Why the Rust port of Trafilatura?

On the Scrapinghub article set (181 articles), the Rust port scores an F1 of 0.966 (precision 0.942, recall 0.991) — ahead of go-trafilatura at 0.960 and the original Python Trafilatura at 0.958¹. Trafilatura's hybrid extraction approach is the engine's foundation, and the Rust port keeps that lead while adding auxiliary ML page-type classification and confidence scoring on top of the heuristic extraction core (the extraction step itself stays ML-free). The Rust port is exposed to TypeScript through a napi-rs binding, so every surface — the npm CLI and library, the Apify Actor, and the playground — gets the same extraction quality with no Python runtime involved.

Token-efficient output for LLMs

Because Contextractor returns just the readable content — navigation, ads, scripts, and boilerplate stripped — its Markdown output typically runs 80–90% fewer tokens than the raw HTML². For an LLM or RAG pipeline that is the practical payoff: the same page costs a fraction of the input tokens to process.

Features

Playground — Enter a URL and preview extraction results at contextractor.com
High accuracy extraction — the Rust port of Trafilatura and its hybrid extraction approach for the best balance of precision and recall
Multiple output formats — Plain text, Markdown, JSON, and HTML; the playground's Original raw HTML checkbox additionally returns the raw page source
Metadata extraction — Automatically extracts title, author, publication date, and more
Free and open-source — No registration required, source code on GitHub

Use cases

Build LLM training datasets — Extract clean text from web pages for machine learning and AI applications
Feed content into RAG pipelines — Get clean, structured content for retrieval-augmented generation
Research and academic text extraction — Collect article content for analysis without boilerplate noise
Content monitoring — Re-extract clean page content on a schedule to feed your own change-detection or diffing pipeline

Apify Actor

For automated and large-scale extraction, use the Contextractor Apify Actor. It supports JavaScript rendering with Playwright, link crawling across sites, and configurable extraction modes.
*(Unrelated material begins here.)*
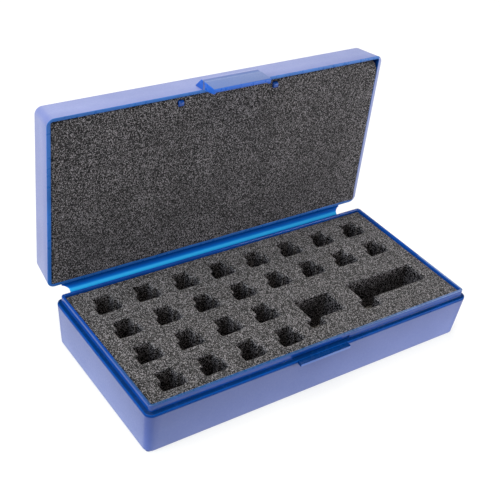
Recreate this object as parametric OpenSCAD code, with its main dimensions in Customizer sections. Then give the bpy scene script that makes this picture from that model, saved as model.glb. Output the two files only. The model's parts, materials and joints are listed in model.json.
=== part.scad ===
// Miniature carry case: a one-piece moulded case with film hinges, stored open, and its foam.
// Millimetres. X runs along the long side, Y points to the back, Z points up.
// The origin is the centre of the base's underside.
// The lid, strip and latch are drawn closed, and open_lid() and open_strip() put them in their
// stored pose, with the lid standing upright behind the base.

/* [Case] */
// width of the base's rim, left to right
case_w = 217; // [150:1:320]
// depth of the base's rim, front to back
case_d = 103.4; // [80:1:200]
// height of the base's ledge, where the lid's rim comes down
ledge_z = 27.1; // [18:0.1:60]
// how far the base's walls lean in from the ledge to the underside
base_draft = 1.8; // [0.5:0.1:4]
// rounding of the case's upright corners, seen from above
corner_r = 4.2; // [4:0.1:15]
// rounding between the base's walls and its underside
foot_r = 0.8; // [0.5:0.1:4]
// thickness of the base's floor
floor_t = 2.2; // [1.5:0.1:4]

/* [Lip] */
// height of the raised lip above the ledge
lip_h = 4.3; // [3:0.1:10]
// thickness of the lip
lip_t = 1.5; // [1:0.1:3]
// half of the lip's outer width
lip_half_w = 106.1; // [70:0.1:160]
// half of the lip's outer depth
lip_half_d = 49.5; // [38:0.1:98]
// depth of the shallow recess in the lip behind the catch
recess_t = 0.7; // [0.3:0.1:1]
// half of the recess's width
recess_half_w = 19.2; // [10:0.1:40]

/* [Lid] */
// height of the lid, from its rim to its top panel
lid_h = 19.8; // [10:0.1:60]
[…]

The company behind Contextractor

Contextractor is operated by Glueo, s.r.o., a Prague-based software company that runs its own online services, such as Contextractor, and provides custom software development.

Citations

rs-trafilatura: README — benchmarks. Retrieved May 31, 2026 ↩
Measured by tokenizing the raw fetched HTML against Contextractor's Markdown output with the o200k_base (GPT-4o) tokenizer across a 28-page corpus (news, documentation, encyclopedia, articles, blog, academic, and legal pages): median 90%, corpus-wide 82% fewer tokens. The exact saving varies with how much boilerplate a page carries. Retrieved June 18, 2026 ↩

Updated: July 5, 2026